▸ **STATED TASK**
Below this line is a set of entries; quote exactly the lines from the line that contains "make_head(head_outline, head_inside, right_side)" to the line that contains "if empty is", both lines included.

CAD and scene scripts
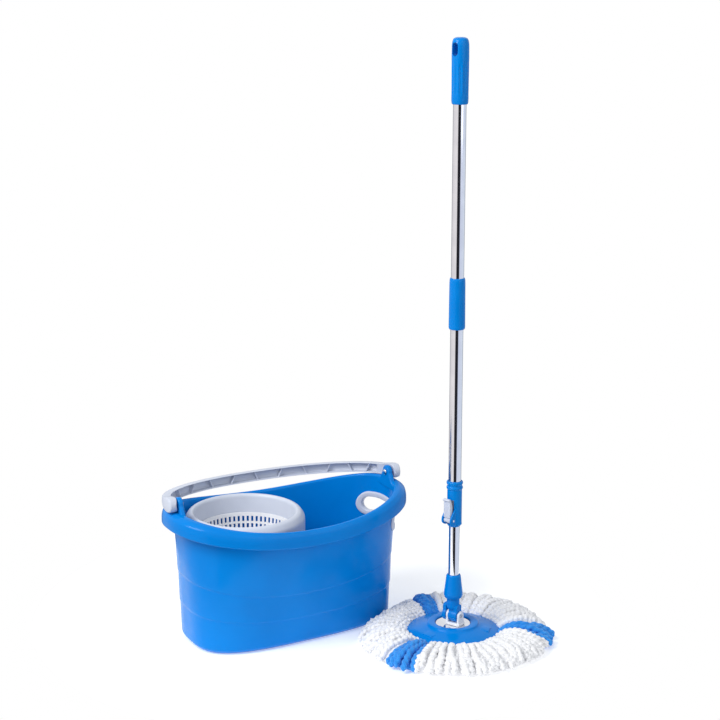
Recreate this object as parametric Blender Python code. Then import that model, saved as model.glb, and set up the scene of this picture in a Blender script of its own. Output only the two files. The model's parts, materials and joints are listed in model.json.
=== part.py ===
"""Spin mop set: an oval bucket with a spinning wringer basket and a folding carrying handle,
and beside it a telescopic mop that stands on its round head.

Metres, +Z up.  The origin is the middle of the bucket's underside, +X is the long axis of the
bucket towards its hand hole, and +Y points to the side where the carrying handle lies folded.
"""
import math

import bmesh
import bpy
from mathutils import Matrix, Vector

# ---------------------------------------------------------------- driving dimensions
GAP = 0.0003                # air left between two pieces that touch
RUN = 0.0004                # radial play of a turning or sliding fit
ROUND, ROUND_WIDE, ROUND_SMALL = 20, 36, 14     # sides of tubes, of the wide rings, of pins

# bucket: plan sizes are half lengths of a rounded oval, |x/a|^n + |y/b|^n = 1
BASE_A, BASE_B, BASE_N = 0.1900, 0.0910, 3.1
RIM_A, RIM_B, RIM_N = 0.2042, 0.1190, 2.35
BASE_TAPER, RIM_TAPER = 0.125, 0.03      # how much narrower the hand-hole end is
BUCKET_HEIGHT = 0.2190      # rim at the middle of the long sides
RIM_RISE = 0.0270           # the rim climbs this much to its two ends
WALL = 0.0028
FLOOR_THICKNESS = 0.0030
FOOT_RADIUS = 0.0080
STEP_HEIGHTS = (0.052, 0.098)   # two shallow steps in the outside of the wall
STEP_RISE = (0.015, 0.027)
STEP_DEPTH = 0.0008
LIP_OUT_A, LIP_OUT_B = 0.0215, 0.0095    # overhang of the rim at the ends and at the sides
LIP_DROP = 0.0280
BUCKET_SIDES = 56

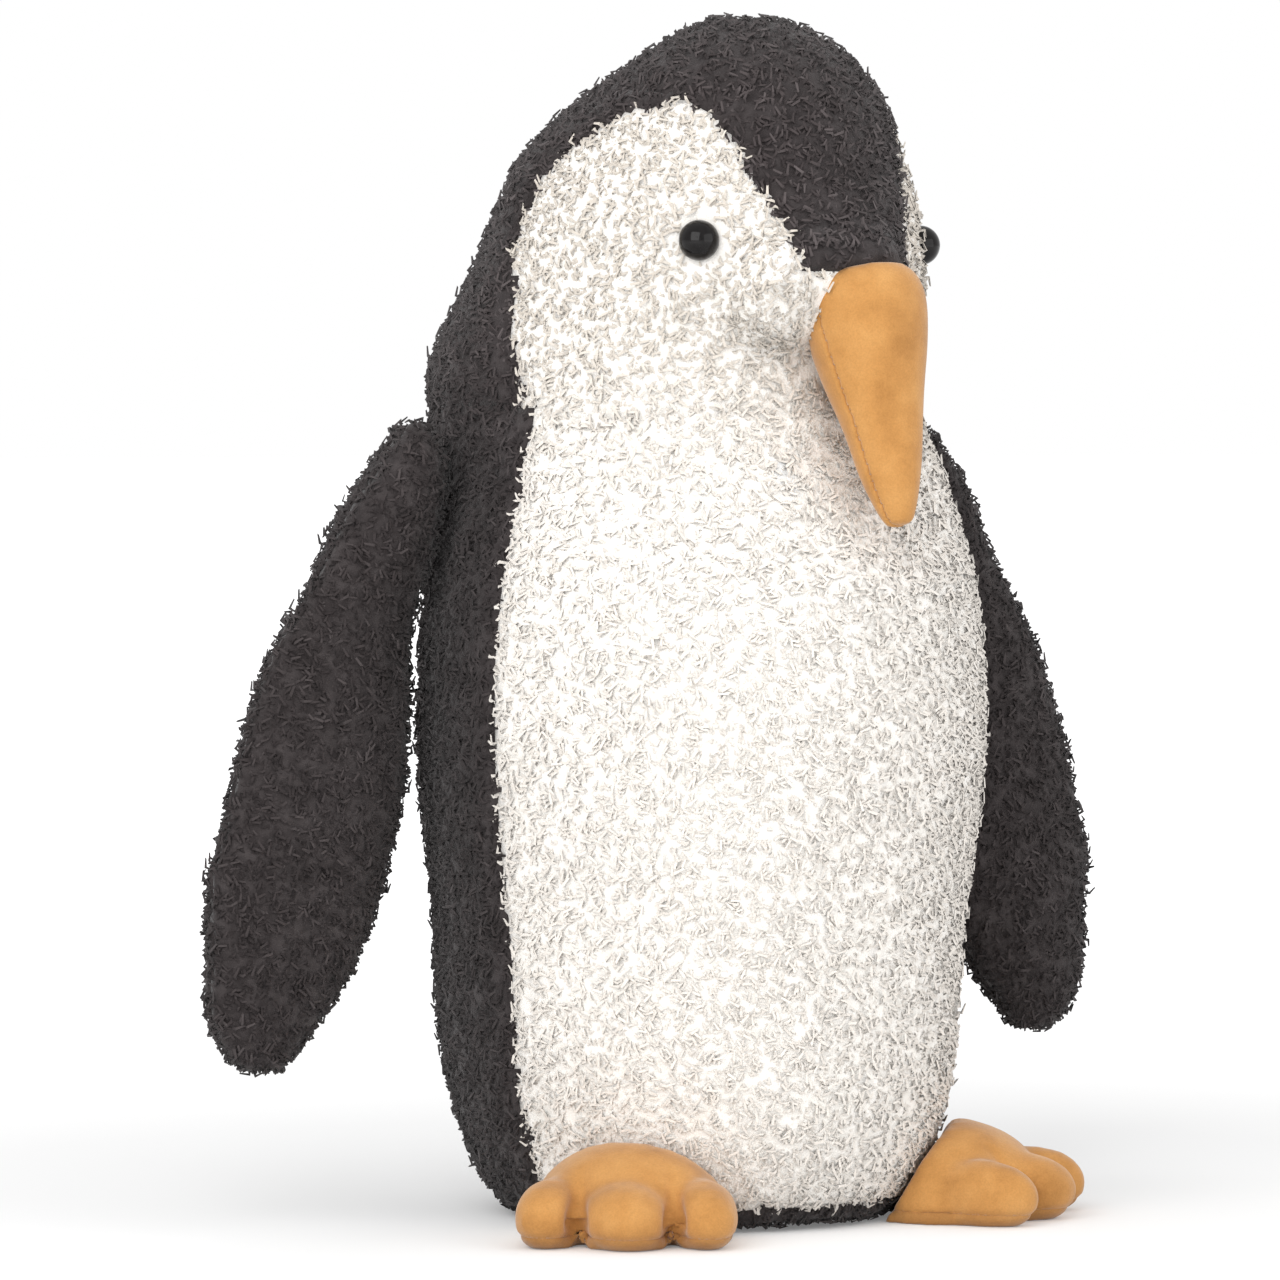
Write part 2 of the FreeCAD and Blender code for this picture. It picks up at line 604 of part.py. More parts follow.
right_side = block("right_half", f"-{2 * FAR}", f"-{FAR}", "-10")
torso_outer = torso_form("torso_outer", "0")
torso_inner = torso_form("torso_inner", f"-{cell('plush')}")
torso_clear = torso_form("torso_clear", cell("seam_gap"))
torso_lining = torso_form("torso_lining", f"({cell('seam_gap')} + {cell('suede')})")
head_outline, head_inside = head_form("head_outer", "0"), head_form("head_inner", cell("plush"))
make_torso(torso_outer, torso_inner, right_side)
make_head(head_outline, head_inside, right_side)
make_beak(head_outline, torso_clear)
for body_side in SIDES:
    make_flipper(body_side, torso_clear)
    make_foot(body_side, torso_clear, torso_lining)
doc.recompute()
check_and_write()
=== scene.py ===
"""A standing plush penguin: curly pile over stuffed cloth, with suede beak and feet and bead eyes."""
import json
import logging
import math
from dataclasses import dataclass, field
from enum import Enum
from functools import cache

import bmesh
import bpy
import numpy as np
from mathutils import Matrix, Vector, noise
from mathutils.bvhtree import BVHTree
from mathutils.kdtree import KDTree


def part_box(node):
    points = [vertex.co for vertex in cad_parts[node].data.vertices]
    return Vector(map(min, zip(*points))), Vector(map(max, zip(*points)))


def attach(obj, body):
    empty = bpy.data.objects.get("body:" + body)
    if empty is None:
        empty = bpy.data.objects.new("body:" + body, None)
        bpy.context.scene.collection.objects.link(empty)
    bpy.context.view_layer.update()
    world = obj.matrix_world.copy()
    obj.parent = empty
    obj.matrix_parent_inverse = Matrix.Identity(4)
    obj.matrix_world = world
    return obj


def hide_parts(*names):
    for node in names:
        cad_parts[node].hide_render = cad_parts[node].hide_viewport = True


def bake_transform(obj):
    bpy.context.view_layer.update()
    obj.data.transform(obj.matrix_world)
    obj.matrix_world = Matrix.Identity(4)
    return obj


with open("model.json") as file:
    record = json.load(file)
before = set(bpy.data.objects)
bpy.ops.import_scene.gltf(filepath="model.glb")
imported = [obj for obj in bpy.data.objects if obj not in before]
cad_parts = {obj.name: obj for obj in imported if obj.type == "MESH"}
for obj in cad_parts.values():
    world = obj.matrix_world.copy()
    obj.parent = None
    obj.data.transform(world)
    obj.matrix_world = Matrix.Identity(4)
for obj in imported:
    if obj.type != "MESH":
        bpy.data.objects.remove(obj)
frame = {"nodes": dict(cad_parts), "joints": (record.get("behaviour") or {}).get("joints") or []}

log = logging.getLogger("plush_penguin")

MM = 0.001
UP = Vector((0.0, 0.0, 1.0))
BAKE_MAP = "OFBake"
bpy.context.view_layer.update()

Colour = tuple[float, float, float]


def grey(level: float) -> Colour:
    """A colour without hue."""
    return (level, level, level)


class Side(Enum):
    """The penguin's own left and right."""

    LEFT = "left"
    RIGHT = "right"

    @property
    def hand(self) -> int:
        """+1 on the left, where x is positive, and -1 on the right."""
        return 1 if self is Side.LEFT else -1


class Cloth(Enum):
    """The two colours of plush."""

    CHARCOAL = "charcoal_plush"
    WHITE = "white_plush"


# ---------------------------------------------------------------- finishes


def socket_name(key: str) -> str:
    """A socket's name from a keyword, such as Specular IOR Level from specular_ior_level."""
    return key.replace("_", " ").title().replace("Ior", "IOR")


class Shader:
    """A node material with one Principled shader, and short ways to add nodes to it."""

    def __init__(self, name: str) -> None:
        """Makes the material.

        Args:
            name: What the material is called.
        """
        self.material = bpy.data.materials.new(name)
        self.material.use_nodes = True
        self.tree = self.material.node_tree
        self.principled = next(n for n in self.tree.nodes if n.type == "BSDF_PRINCIPLED")

    def node(self, kind: str, **values: object) -> bpy.types.Node:
        """Adds a node.

        Args:
            kind: The node's type, without its ShaderNode prefix.
            **values: Its own settings, or its sockets' values by their names in lower case.

        Returns:
            The new node.
        """
        made = self.tree.nodes.new(f"ShaderNode{kind}")
        for key, value in values.items():
            if hasattr(made, key):
                setattr(made, key, value)
            else:
                made.inputs[socket_name(key)].default_value = value
        return made

    def join(self, source: bpy.types.NodeSocket, target: bpy.types.NodeSocket) -> None:
        """Links one socket to another."""
        self.tree.links.new(source, target)

    def plain(self, **values: object) -> None:
        """Sets the Principled shader's own sockets, each by its name in lower case."""
        for key, value in values.items():
            self.principled.inputs[socket_name(key)].default_value = value

    def noise(self, scale: float, detail: float = 3.0, roughness: float = 0.55) -> bpy.types.NodeSocket:
        """A noise on the object's own coordinates.

        Args:
            scale: Lumps in a metre.
            detail: Finer layers on top of it.
            roughness: How strong those layers are.

        Returns:
            The noise's value.
        """
        place = self.node("TexCoord")
        made = self.node("TexNoise", scale=scale, detail=detail, roughness=roughness)
        self.join(place.outputs["Object"], made.inputs["Vector"])
        return made.outputs["Fac"]

    def ramp(self, value: bpy.types.NodeSocket, stops: list[tuple[float, Colour]]) -> bpy.types.NodeSocket:
        """Colours a value.

        Args:
            value: What is coloured, from 0 to 1.
            stops: Places and their colours, linear RGB.

        Returns:
            The colour.
        """
        made = self.node("ValToRGB")
        steps = made.color_ramp.elements
        while len(steps) < len(stops):
            steps.new(0.5)
        for step, (position, colour) in zip(steps, stops):
            step.position = position
            step.color = (*colour, 1.0)
        self.join(value, made.inputs["Fac"])
        return made.outputs["Color"]

    def painted_light_by_height(self, low: float, high: float, first: Colour, last: Colour) -> bpy.types.NodeSocket:
        """A painted light and shade that fades to another with height: it lightens or darkens a colour by
        height, standing in for how light falls on the upper and lower parts.

        Args:
            low: Height where it starts to change.
            high: Height where it has changed.
            first: The shade below, linear RGB.
            last: The shade above.

        Returns:
            The colour.
        """
        place, parts = self.node("TexCoord"), self.node("SeparateXYZ")
        self.join(place.outputs["Object"], parts.inputs["Vector"])
        reach = self.node("MapRange", interpolation_type="SMOOTHSTEP", from_min=low, from_max=high)
        self.join(parts.outputs["Z"], reach.inputs["Value"])
        return self.ramp(reach.outputs["Result"], [(0.0, first), (1.0, last)])

    def tinted(
        self, colour: bpy.types.NodeSocket, shade: bpy.types.NodeSocket, amount: float
    ) -> bpy.types.NodeSocket:
        """Multiplies a colour by a shade, as much as amount says.

        Args:
            colour: The colour to change.
            shade: What it is multiplied by.
            amount: From 0, not at all, to 1.

        Returns:
            The changed colour.
        """
        made = self.node("Mix", data_type="RGBA", blend_type="MULTIPLY")
        made.inputs[0].default_value = amount
        self.join(colour, made.inputs[6])
        self.join(shade, made.inputs[7])
        return made.outputs[2]

    def bump(self, height: bpy.types.NodeSocket, strength: float, depth: float) -> None:
        """Roughens the surface.

        Args:
            height: The relief, from 0 to 1.
            strength: How much of it shows.
            depth: Its depth in metres.
        """
        made = self.node("Bump", strength=strength, distance=depth)
        self.join(height, made.inputs["Height"])
        self.join(made.outputs["Normal"], self.principled.inputs["Normal"])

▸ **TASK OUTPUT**
make_head(head_outline, head_inside, right_side)
make_beak(head_outline, torso_clear)
for body_side in SIDES:
    make_flipper(body_side, torso_clear)
    make_foot(body_side, torso_clear, torso_lining)
doc.recompute()
check_and_write()
=== scene.py ===
"""A standing plush penguin: curly pile over stuffed cloth, with suede beak and feet and bead eyes."""
import json
import logging
import math
from dataclasses import dataclass, field
from enum import Enum
from functools import cache

import bmesh
import bpy
import numpy as np
from mathutils import Matrix, Vector, noise
from mathutils.bvhtree import BVHTree
from mathutils.kdtree import KDTree


def part_box(node):
    points = [vertex.co for vertex in cad_parts[node].data.vertices]
    return Vector(map(min, zip(*points))), Vector(map(max, zip(*points)))


def attach(obj, body):
    empty = bpy.data.objects.get("body:" + body)
    if empty is None:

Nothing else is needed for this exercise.